- INFORMATION PROVIDED:
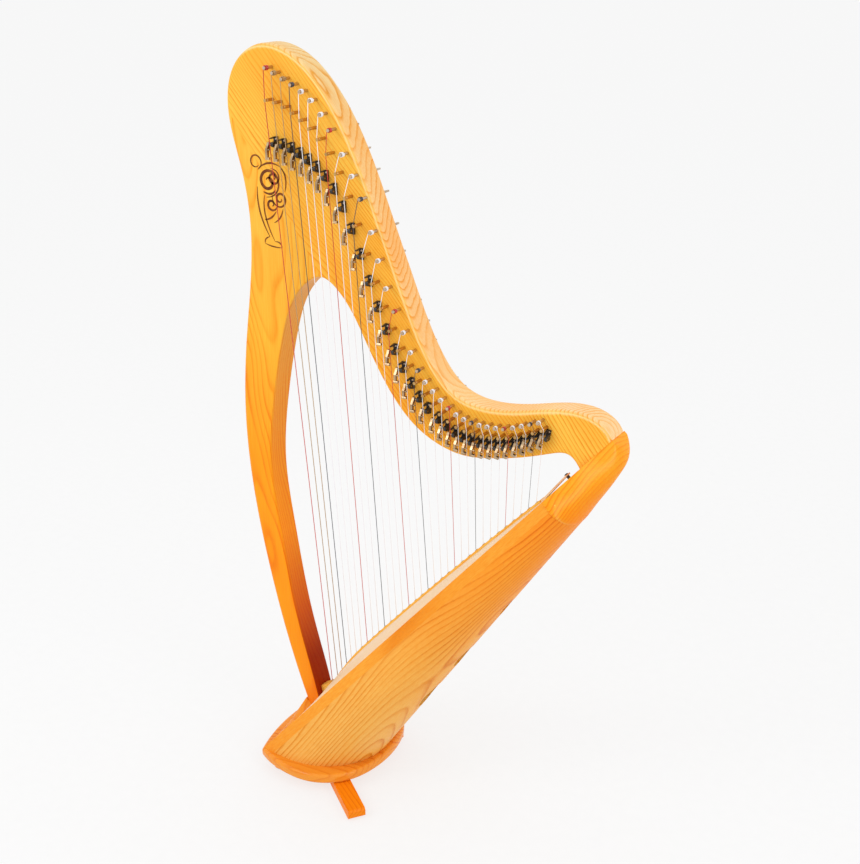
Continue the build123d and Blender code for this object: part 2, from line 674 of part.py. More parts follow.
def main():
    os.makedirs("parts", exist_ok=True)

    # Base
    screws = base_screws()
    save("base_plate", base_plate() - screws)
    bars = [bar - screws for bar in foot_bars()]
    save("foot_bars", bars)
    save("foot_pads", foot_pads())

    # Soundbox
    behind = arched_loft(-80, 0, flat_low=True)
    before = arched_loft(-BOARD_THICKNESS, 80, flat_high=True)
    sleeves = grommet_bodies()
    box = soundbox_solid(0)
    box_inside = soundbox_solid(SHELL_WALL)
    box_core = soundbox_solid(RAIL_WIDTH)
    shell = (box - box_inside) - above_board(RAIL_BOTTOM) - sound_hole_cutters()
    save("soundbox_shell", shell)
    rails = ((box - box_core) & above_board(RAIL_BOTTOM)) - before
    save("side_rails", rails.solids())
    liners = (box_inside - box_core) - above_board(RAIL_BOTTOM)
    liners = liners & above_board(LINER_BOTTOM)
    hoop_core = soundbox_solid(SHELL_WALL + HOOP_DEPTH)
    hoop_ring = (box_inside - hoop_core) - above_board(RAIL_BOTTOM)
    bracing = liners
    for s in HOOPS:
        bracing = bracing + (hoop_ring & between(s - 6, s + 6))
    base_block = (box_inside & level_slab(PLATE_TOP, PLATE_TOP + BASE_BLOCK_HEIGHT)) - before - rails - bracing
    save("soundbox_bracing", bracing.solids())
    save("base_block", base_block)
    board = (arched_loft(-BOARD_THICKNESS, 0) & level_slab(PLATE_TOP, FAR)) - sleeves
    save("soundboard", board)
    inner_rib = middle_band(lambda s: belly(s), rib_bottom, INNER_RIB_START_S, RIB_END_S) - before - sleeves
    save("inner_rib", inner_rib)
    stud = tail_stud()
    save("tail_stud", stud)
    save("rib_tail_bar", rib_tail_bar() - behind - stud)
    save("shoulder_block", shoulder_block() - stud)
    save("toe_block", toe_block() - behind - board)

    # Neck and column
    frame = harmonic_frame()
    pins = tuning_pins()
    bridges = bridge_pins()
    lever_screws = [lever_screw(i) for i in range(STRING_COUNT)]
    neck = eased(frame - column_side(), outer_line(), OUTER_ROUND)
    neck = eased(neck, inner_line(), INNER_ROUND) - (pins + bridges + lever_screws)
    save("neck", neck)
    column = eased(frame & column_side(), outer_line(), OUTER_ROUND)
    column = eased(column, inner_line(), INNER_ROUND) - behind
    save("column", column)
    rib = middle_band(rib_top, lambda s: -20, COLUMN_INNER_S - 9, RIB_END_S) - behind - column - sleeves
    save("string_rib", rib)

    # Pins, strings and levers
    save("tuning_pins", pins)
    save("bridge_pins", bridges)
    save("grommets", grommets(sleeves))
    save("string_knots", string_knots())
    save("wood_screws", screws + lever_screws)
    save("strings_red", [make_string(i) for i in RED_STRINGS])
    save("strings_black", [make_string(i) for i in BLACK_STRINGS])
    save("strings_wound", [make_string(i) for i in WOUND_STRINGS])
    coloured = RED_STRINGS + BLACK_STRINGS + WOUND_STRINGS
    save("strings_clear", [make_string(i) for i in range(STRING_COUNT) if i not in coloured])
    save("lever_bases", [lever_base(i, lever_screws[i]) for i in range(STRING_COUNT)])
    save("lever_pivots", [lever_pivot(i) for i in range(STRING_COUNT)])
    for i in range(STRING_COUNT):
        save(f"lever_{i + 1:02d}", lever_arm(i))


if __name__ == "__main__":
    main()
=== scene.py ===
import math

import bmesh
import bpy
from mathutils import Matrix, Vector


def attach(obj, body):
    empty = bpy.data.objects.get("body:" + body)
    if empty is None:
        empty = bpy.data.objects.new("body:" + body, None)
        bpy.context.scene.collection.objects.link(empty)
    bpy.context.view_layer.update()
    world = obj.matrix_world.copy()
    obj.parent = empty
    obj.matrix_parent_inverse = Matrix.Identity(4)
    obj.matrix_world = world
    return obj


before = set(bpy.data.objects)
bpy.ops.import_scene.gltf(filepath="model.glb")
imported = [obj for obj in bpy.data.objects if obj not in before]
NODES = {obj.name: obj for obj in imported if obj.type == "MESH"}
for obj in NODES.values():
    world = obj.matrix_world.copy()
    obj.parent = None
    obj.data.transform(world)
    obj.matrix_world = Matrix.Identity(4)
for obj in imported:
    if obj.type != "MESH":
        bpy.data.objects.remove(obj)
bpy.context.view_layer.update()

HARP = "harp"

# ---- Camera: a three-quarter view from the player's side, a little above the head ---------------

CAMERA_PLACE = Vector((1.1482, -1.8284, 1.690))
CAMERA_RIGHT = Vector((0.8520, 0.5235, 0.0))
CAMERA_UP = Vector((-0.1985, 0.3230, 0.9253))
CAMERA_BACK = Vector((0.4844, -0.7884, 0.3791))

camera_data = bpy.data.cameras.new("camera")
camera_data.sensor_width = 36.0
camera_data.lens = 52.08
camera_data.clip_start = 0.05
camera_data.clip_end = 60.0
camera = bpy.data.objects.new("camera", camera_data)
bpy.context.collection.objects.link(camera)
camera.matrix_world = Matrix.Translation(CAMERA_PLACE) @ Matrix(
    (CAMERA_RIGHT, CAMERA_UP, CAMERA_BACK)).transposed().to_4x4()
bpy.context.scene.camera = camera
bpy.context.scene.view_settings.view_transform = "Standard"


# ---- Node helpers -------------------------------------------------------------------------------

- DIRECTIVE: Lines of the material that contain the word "NODES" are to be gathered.

- WRITTEN ANSWER:
NODES = {obj.name: obj for obj in imported if obj.type == "MESH"}
for obj in NODES.values():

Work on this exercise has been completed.